When it played Cannes last year, The Paperboy was one of those movies the audience booed, jeered, and cat-called for minutes after it ended. Appartently people didn’t like it. Then again, Cannes has a tradition of highly vocal responses. Others in the crowd praised the movie effusively. Eventually it opened wide to a similar reaction: alternately loved and hated. Or liked and hated, anyway. Let’s just say it either enthralled or repulsed. Over at the Onion A.V. Club, the editors collectively named it the worst movie of 2012, in a list of 20 films that didn’t even include the actual worst movie of 2012. Dubious, indeed.
Needless to say, my curiosity was piqued. Was this an ignored masterpiece? A rightfully despised disaster? I decided to bring the movie into the Mind Control Laboratories, fire up our coal-burning engines, and find out for myself.
The Paperboy, I discovered, is actually two movies. They are easily defined: one of them doesn’t have John Cusack in it. The other one does.
I don’t think you can love film and not find the first of these movies compelling. I don’t think I’m spoiling any surprises when I tell you that there’s a scene where Zac Efron swims into the ocean, is stung by multiple jellyfish, crawls half-dead onto the beach, and is then peed on by Nicole Kidman to somehow deactivate the poison. That pretty much sums up the level this movie exists on.
The performances are joyfully insane. Kidman, as Charlotte Bless, lover of incarcerated men, does dumb and scheming and sexually ripe better than anyone, as she proved way back when in To Die For, and Matthew McConaughey, as Miami reporter Wade Jansen, is as greasy, torpid, depraved, and weird as he’s ever been. McConaughey has really been reaching into the stranger depths of his soul of late, with The Paperboy, Bernie, Killer Joe, and Magic Mike all in 2012. As for ex-Disney boy Zefron, he’s entirely credible as Jack, Wade’s younger brother, and the one mostly normal character in this town.
Right, so there’s a story to this movie, actually rather too much of one. It’s directed by Lee Daniels and written by him and Pete Dexter (who wrote the book it’s based on). The story is simple, yet the style of the movie manages to make it complicated and hard to grasp while it’s happening.
It’s set in Florida in the early ‘70s, and his narrated for no reason I could really fathom by the Jensen’s housecleaner, Anita (well-played by Macy Gray). So we meet Charlotte, who maintains a wild imaginary love life writing to convicts, and thinks she’s found The One in Hillary Van Wetter (John Cusack, to whom we shall be returning, never you fear), who allegedly murdered a popular yet racist sheriff, but who’s defense at trial was suspiciously lacking. Charlotte thinks he’s innocent. She convinces reporter Wade to return to this, his hometown, from Miami, and investigate. Whereupon Jack meets Charlotte and falls hard for her.

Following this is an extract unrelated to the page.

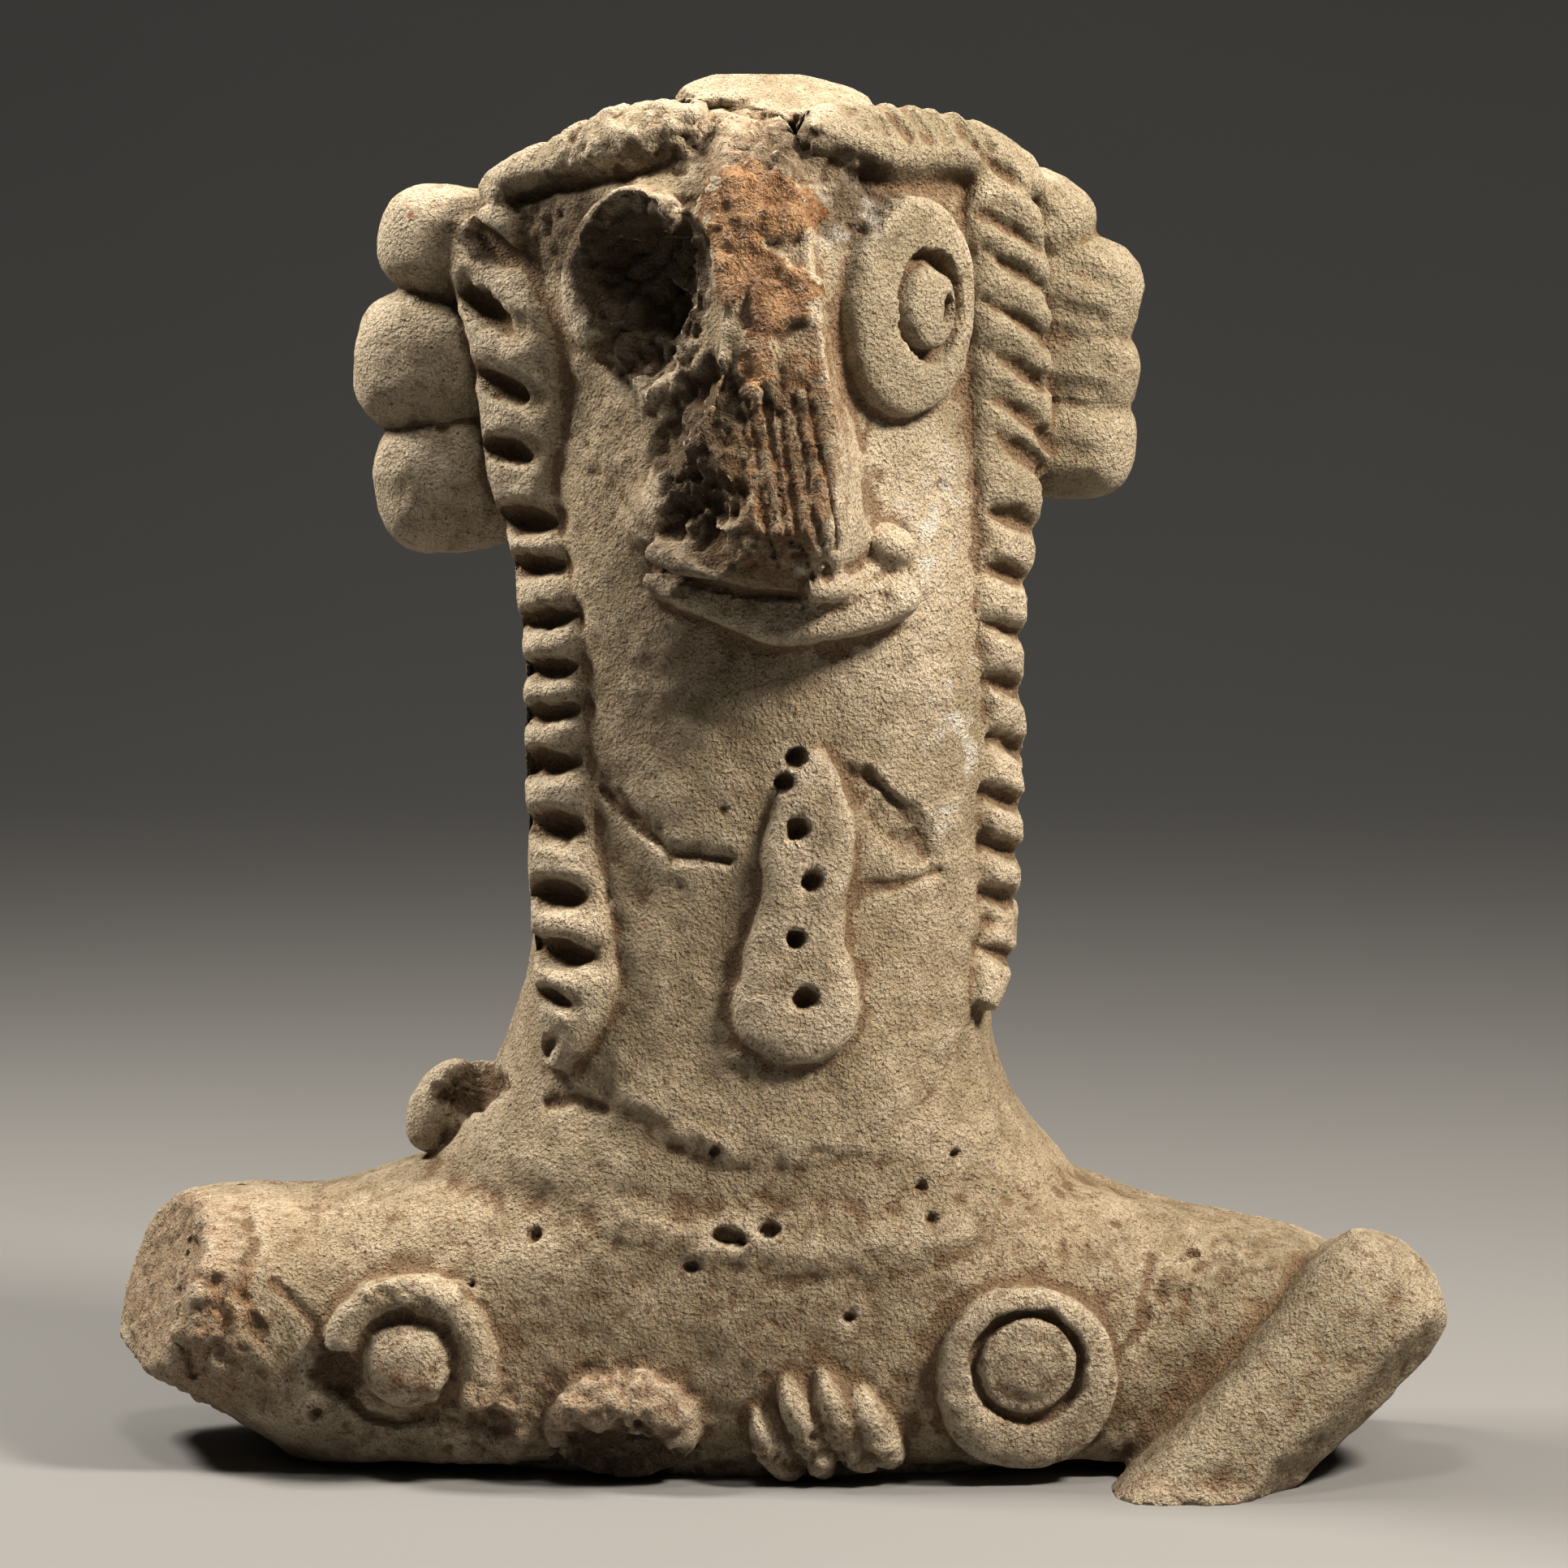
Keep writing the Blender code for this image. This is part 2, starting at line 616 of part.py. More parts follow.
def lay_breasts(clay):
    """A whole ringed breast on the right, and on the left one whose ring is half gone."""
    z_up = Vector((0, 0, 1))
    left, left_out = breast_seat(clay, LEFT_BREAST)
    right, right_out = breast_seat(clay, RIGHT_BREAST)
    middle = right + z_up * NIPPLE_RISE
    return [
        ring("left breast rim", left, left_out, z_up, BREAST_DIAMETER, RIM_WIDTH,
             BREAST_THICKNESS, -25.0, 185.0),
        pellet("left breast", left, left_out, z_up, NIPPLE_DIAMETER, 0.93 * NIPPLE_DIAMETER,
               1.15 * NIPPLE_HEIGHT),
        pellet("right breast disc", right, right_out, z_up, BREAST_DIAMETER, BREAST_DIAMETER,
               BREAST_THICKNESS, 5.0),
        pellet("right breast", middle, right_out, z_up, NIPPLE_DIAMETER, 0.9 * NIPPLE_DIAMETER,
               NIPPLE_HEIGHT, 3.0),
    ]


def lay_curls():
    """Curls of hair on both sides of the head."""
    made = []
    for x, z, half_width, half_height, tilt in CURLS:
        angle = math.radians(tilt)
        middle = Vector((x * ACROSS, CURL_BACK * DEEP, z * UP))
        rise = Vector((-math.sin(angle), 0, math.cos(angle)))
        made.append(pellet("curl", middle, Vector((0, -1, 0)), rise, 2 * half_width * ACROSS,
                           2 * half_height * UP, CURL_DEPTH / 2, 2.5, 2.7))
    return made


def lay_fingers(clay):
    """Fingers of the hand laid on the chest, each a short roll."""
    made = []
    for top_x, top_z, low_x, low_z in FINGERS:
        middle_x, middle_z = (top_x + low_x) / 2, (top_z + low_z) / 2
        seat, out = clay.soft_seat(middle_x * SPAN, middle_z * UP, 2.0 * UP)
        run = Vector(((top_x - low_x) * SPAN, 0, (top_z - low_z) * UP))
        made.append(pellet("finger", seat, out, run, FINGER_WIDTH, run.length + FINGER_WIDTH,
                           FINGER_HEIGHT, 2.4))
    return made


def lug_piece(name, across, depth, height, width, length, half_depth):
    """One lump of the lug, leaning towards the neck."""
    middle = Vector((across * ACROSS, depth * DEEP, height * UP))
    return pellet(name, middle, Vector((0, -1, 0)), Vector((0.5, 0, 1)), width * ACROSS,
                  length * UP, half_depth * DEEP)


def lay_lumps(clay):
    """Crown slab, lip nub, the broken knob on the chest and the lug on the shoulder."""
    z_up = Vector((0, 0, 1))
    top = HEIGHT - CROWN_SINK * CROWN_THICKNESS
    crown = Vector((CROWN[0] * ACROSS, CROWN[1] * DEEP, top))
    tilt = Vector(CROWN_FACING).normalized()
    nub, nub_out = clay.soft_seat(NUB[0] * ACROSS, NUB[1] * UP, LIP_WIDTH / 3)
    x, z, half_width, half_height = KNOB
    knob, knob_out = clay.soft_seat(x * SPAN, z * UP, 2.0 * UP)
    return [
        pellet("crown", crown, tilt, Vector((0, 1, 0)), CROWN_LENGTH, 0.72 * CROWN_LENGTH,
               CROWN_THICKNESS / 2, 3.0),
        pellet("lip nub", nub, nub_out, z_up, LIP_WIDTH, LIP_WIDTH, LIP_THICKNESS, 2.0),
        pellet("knob", knob, knob_out, z_up, 2 * half_width * SPAN, 2 * half_height * UP,
               FINGER_HEIGHT, 2.6),
        lug_piece("lug", *LUG),
        lug_piece("lug root", *LUG_ROOT),
    ]


def press_marks(clay, body):
    """Notches, grooves, rings, holes and layer edges."""
    points, normals = read_mesh(body)
    for collar in COLLARS:
        ledge(points, normals, *collar)
    rope_marks(clay, points, normals, LEFT_TRESS, LEFT_NOTCHES, -26.0, 0.0, NOTCH_LENGTH)
    rope_marks(clay, points, normals, RIGHT_TRESS, RIGHT_NOTCHES, -26.0, -4.0, 1.2 * NOTCH_LENGTH)
    for x, z, tilt in CURL_GROOVES:
        angle = math.radians(tilt)
        lie = (math.cos(angle), 0, math.sin(angle))
        middle = Vector((x * ACROSS, 0, z * UP))
        front = Vector((0.35, -0.94, 0))
        stamp(points, normals, middle, front, lie, NOTCH_LENGTH, GROOVE_WIDTH, 0.7 * GROOVE_DEPTH)
    for x, z in BAND_GROOVES:
        point, out = clay.soft_seat(x * ACROSS, z * UP - BAND_WIDTH / 4, 1.0 * UP)
        stamp(points, normals, point, out, (0.55, 0, -0.8), BAND_WIDTH, GROOVE_WIDTH, GROOVE_DEPTH)
    for x, z in PENDANT_HOLES:
        point, out = clay.soft_seat(x * ACROSS, z * UP, 1.0 * UP)
        stamp(points, normals, point, out, (1, 0, 0), 0, AWL_DIAMETER, AWL_DEPTH, 0.7)
    socket, out = socket_seat(clay)
    stamp(points, normals, socket, out, (0.1, 0, 1), EYE_DIAMETER, 0.8 * EYE_DIAMETER,
          SOCKET_DEPTH, 0.5)
    stamp(points, normals, socket, out, (1, 0, 0), 0, 1.5 * AWL_DIAMETER, AWL_DEPTH)
    eye, out, lean = eye_seat(clay)
    hole = eye + sideways(out, lean, PUPIL_SHIFT + PUPIL_DIAMETER / 5)
    stamp(points, normals, hole, out, lean, 0, AWL_DIAMETER, AWL_DEPTH)
    pupil = eye + sideways(out, lean, PUPIL_SHIFT)
    ring_groove(points, normals, pupil, out, PUPIL_DIAMETER)
    breast, out = breast_seat(clay, RIGHT_BREAST)
    ring_groove(points, normals, breast + Vector((0, 0, NIPPLE_RISE)), out, NIPPLE_DIAMETER)
    write_mesh(body, points)


def thin_out(body):
    """Bring the skin down to the triangle budget, finest where it curves most."""
    body.data.calc_loop_triangles()
    cut = body.modifiers.new("thin", "DECIMATE")
    cut.ratio = TRIANGLES / len(body.data.loop_triangles)
    bake(body)


def break_off(body, cutters):
    """Cut the underside flat, where the idol broke off and now stands."""
    size = 4.0 * max(SHOULDER_SPAN, CHEST_DEPTH)
    bpy.ops.mesh.primitive_cube_add(size=size, location=(0, 0, -size / 2))
    block = bpy.context.object
    block.name = "underside cutter"
    block.hide_render = True
    block.display_type = "WIRE"
    for home in block.users_collection:
        home.objects.unlink(block)
    cutters.objects.link(block)
    cut = body.modifiers.new("underside", "BOOLEAN")
    cut.operation = "DIFFERENCE"
    cut.solver = "EXACT"
    cut.object = block
    bake(body)


def fired_clay():
    """Pale greenish-buff earthenware."""
    made = bpy.data.materials.new("fired clay")
    made.use_nodes = True
    shader = made.node_tree.nodes["Principled BSDF"]
    shader.inputs["Base Color"].default_value = (0.42, 0.32, 0.20, 1.0)
    shader.inputs["Roughness"].default_value = 0.9
    shader.inputs["Metallic"].default_value = 0.0
    return made


clear_scene()
FIGURE = collection("terracotta bust")
CUTTERS = collection("cutters")
WORKSHOP = FIGURE

core = build_core()
surface = Clay(core)
added = lay_strips(surface) + lay_eyes(surface) + lay_breasts(surface)
added += lay_fingers(surface) + lay_curls() + lay_lumps(surface)
bust = fuse([core] + added, FINE_GRAIN, 2)
bust.name = "bust"
press_marks(surface, bust)
thin_out(bust)
break_off(bust, CUTTERS)
bust.data.name = "bust"
bust.data.materials.clear()
bust.data.materials.append(fired_clay())
bust.data.shade_smooth()
bust.data.set_sharp_from_angle(angle=math.radians(50))
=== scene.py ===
"""The dressed bust: a weathered clay skin over the solid, its fired clay, a pale floor and light.

The skin grows from the same forms as the solid, at a finer grain, and then takes the marks of
the tools, the breaks and the wear. Shapes are worked in millimetres and end up in metres.
"""

from math import copysign, cos, pi, radians, sin

import bmesh
import bpy
import numpy as np
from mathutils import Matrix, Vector
from mathutils.bvhtree import BVHTree


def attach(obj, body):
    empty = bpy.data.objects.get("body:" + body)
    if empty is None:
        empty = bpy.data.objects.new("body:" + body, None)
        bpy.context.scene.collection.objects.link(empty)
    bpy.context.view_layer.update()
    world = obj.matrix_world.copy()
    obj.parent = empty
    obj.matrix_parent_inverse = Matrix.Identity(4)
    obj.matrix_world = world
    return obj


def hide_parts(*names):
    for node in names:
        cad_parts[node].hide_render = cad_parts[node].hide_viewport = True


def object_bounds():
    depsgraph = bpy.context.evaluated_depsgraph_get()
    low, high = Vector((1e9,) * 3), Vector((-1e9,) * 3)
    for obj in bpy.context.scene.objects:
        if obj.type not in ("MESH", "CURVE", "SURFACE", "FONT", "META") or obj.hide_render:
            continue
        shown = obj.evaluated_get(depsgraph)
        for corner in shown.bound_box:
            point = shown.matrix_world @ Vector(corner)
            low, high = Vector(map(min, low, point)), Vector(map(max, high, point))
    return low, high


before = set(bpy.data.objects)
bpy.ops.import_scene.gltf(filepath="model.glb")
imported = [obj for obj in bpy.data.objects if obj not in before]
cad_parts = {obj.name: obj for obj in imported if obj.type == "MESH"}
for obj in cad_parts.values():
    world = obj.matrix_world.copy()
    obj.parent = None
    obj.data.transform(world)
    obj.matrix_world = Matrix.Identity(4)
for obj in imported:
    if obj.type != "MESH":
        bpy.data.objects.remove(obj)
cad_low, cad_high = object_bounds()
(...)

And that’s about it. They talk to Hillary in jail now and again, and otherwise fuck around with one another, revealing various twisted secrets, mostly sexual, in a meandering way far more effective in novels than in movies. So for instance, McConaughey turns out to be a repressed homosexual who enjoys being tied up and abused by black men, in a scene far more outrageous than the jellyfish one. Suffice to say, this is a tawdry, lewd, and salacious movie.
And you know where it’s going from the start. Which maybe explains why it’s told in a way meant to cover up more than explain. Daniels shoots with a bit of a documentary-like style, conversations overlapping, people out of frame, creating the feeling that you’re spying on something you shouldn’t be.
Which isn’t so bad. This one movie that is The Paperboy without John Cusack. You’re not going to turn it off out of boredom, that’s for sure. Out of bafflement? Maybe.
Now we come to the other movie, The Paperboy with John Cusack. Now, in general, I like Cusack. He’s very good at certain roles. He starred in the last great Woody Allen movie, Bullets Over Broadway, which I love. But there are roles Cusack should not play. Hillary Van Wetter is one of them. The main one, really.
Cusack is in a different movie. He gives it his all as a swamp-raised, depraved, simple-minded killer, but he just doesn’t have that much to give. He’s John Cusack. There’s no getting away from it. In his first scene, when our heroes come to talk to him, he and Charlotte essentially fuck without touching one another. The Kidman half of the scene is great. The Cusack half makes you want to throw out your Better Off Dead videotape. It’s creepy watching him, and not in a good way.
I think this is what killed the movie for many viewers. It’s a fine line a director walks, making a movie this over-the-top and sexually deranged. The actors have to go deep into extreme characters for it to work. Any sense that what’s happening is silly, any winking at the audience, in other words, will kill it dead in a second. Unfortunately for The Paperboy, Cusack is that wink.
With another actor in the role, one with the depth McConaughey and Kidman bring, the movie could have been genuinely great. Or, with every actor on the level of Cusack, it could have been a disasterous camp classic in the realm of Showgirls. As it is, The Paperboy is a hyrbid. It’s not awful by any means, but it’s not particularly good either.